Why build our own signaling server?¶
The y-webrtc package includes a Node.js signaling server, but we chose to implement a compatible server in FastAPI/Python for several reasons:
-
Single deployment: We already deploy a FastAPI app to Modal. Adding a separate Node.js service would complicate deployment and monitoring.
-
Protocol simplicity: The y-webrtc signaling protocol is just four message types (
subscribe,unsubscribe,publish,ping). Implementing it in Python is straightforward. -
Consistent stack: Using Python/FastAPI for the entire backend makes the codebase easier to maintain.
Protocol details¶
The signaling protocol uses JSON messages over WebSocket:
subscribe { "type": "subscribe", "topics": ["room-id-1", "room-id-2"] }
unsubscribe { "type": "unsubscribe", "topics": ["room-id-1"] }
publish { "type": "publish", "topic": "room-id", ...payload... }
ping { "type": "ping" } -> { "type": "pong" }
When a peer sends a publish message, the server broadcasts it to all other peers
subscribed to that topic. The server adds a clients field indicating how many
peers received the message.
Statelessness¶
The signaling server is completely stateless:
- No database: All state lives in memory
- No user data: Only relays opaque connection metadata
- Restart-safe: Peers automatically reconnect and re-subscribe
- Horizontally scalable: Each server instance is independent
If the server restarts, peers will reconnect within seconds. The CRDTs ensure eventual consistency even if some sync messages are lost during reconnection.
Privacy guarantees¶
The signaling server provides strong privacy guarantees:
-
Encrypted signaling: y-webrtc supports optional password-based encryption for signaling messages, preventing man-in-the-middle attacks.
-
No content visibility: The server only sees room IDs (random UUIDs) and encrypted connection metadata. It never sees node content, chat messages, or any user data.
-
Self-hosting option: Users can run their own signaling server for maximum privacy.
Architecture diagram¶
┌─────────────────────────────────────────────────────────────────────────┐
│ Canvas Chat Server │
│ │
│ ┌─────────────────┐ ┌─────────────────────────┐ │
│ │ FastAPI App │ │ Signaling Manager │ │
│ │ (HTTP/REST) │ │ (WebSocket) │ │
│ │ │ │ │ │
│ │ /api/chat │ │ /signal │ │
│ │ /api/models │ │ ├── topics: Map │ │
│ │ /api/... │ │ └── subscriptions: Map │ │
│ └─────────────────┘ └─────────────────────────┘ │
│ │ │
└────────────────────────────────────────────────────│─────────────────────┘
│
┌────────────────────────────────────────────┼────────────────────┐
│ │ │
▼ ▼ ▼
┌─────────┐ ┌─────────────────────────────┐
│ Browser │◄─────── WebRTC P2P ──────────►│ Browser │
│ (Peer A)│ │ (Peer B) │
│ │ │ │
│ ┌─────────────┐ │ ┌─────────────┐ │
│ │ CRDTGraph │ │ │ CRDTGraph │ │
│ │ + WebRTC │ │ │ + WebRTC │ │
│ │ + IndexedDB │ │ │ + IndexedDB │ │
│ └─────────────┘ │ └─────────────┘ │
└─────────┘ └─────────────────────────────┘
Connection flow¶
- User A opens a session, CRDTGraph creates a WebrtcProvider
- Provider connects to
/signaland subscribes to the session's room ID - User B opens the same session (shared link or same browser tab)

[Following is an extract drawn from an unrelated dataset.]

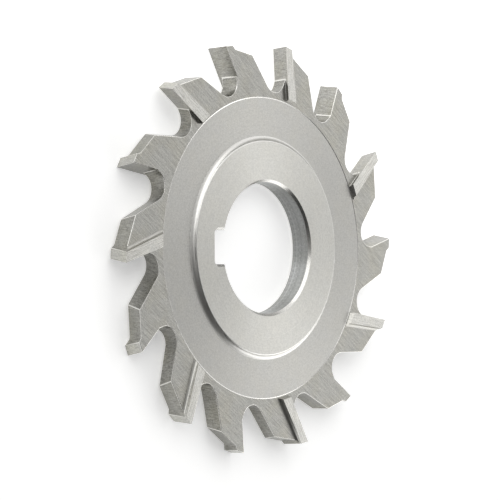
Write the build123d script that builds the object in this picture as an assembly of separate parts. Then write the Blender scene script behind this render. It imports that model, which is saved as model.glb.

- Provider connects and subscribes to the same room ID
- Signaling server relays SDP offer from A to B
- B responds with SDP answer, relayed back to A
- Peers exchange ICE candidates through signaling
- Direct WebRTC connection established
- Yjs syncs CRDT state over WebRTC
- Both browsers now see the same canvas in real-time
Failure handling¶
The system handles various failure modes gracefully:
| Failure | Recovery |
|---|---|
| Signaling server down | Peers retry connection automatically |
| WebRTC connection lost | Yjs awareness triggers reconnection |
| NAT traversal fails | Falls back to TURN relay (future) |
| Browser tab closed | Other peers continue, state persists locally |
Future enhancements¶
-
TURN server support: For peers behind restrictive NATs, we may add TURN relay support for guaranteed connectivity.
-
Presence awareness: Show which users are viewing/editing the canvas using Yjs awareness protocol.
-
Selective sync: Only sync visible portions of large canvases.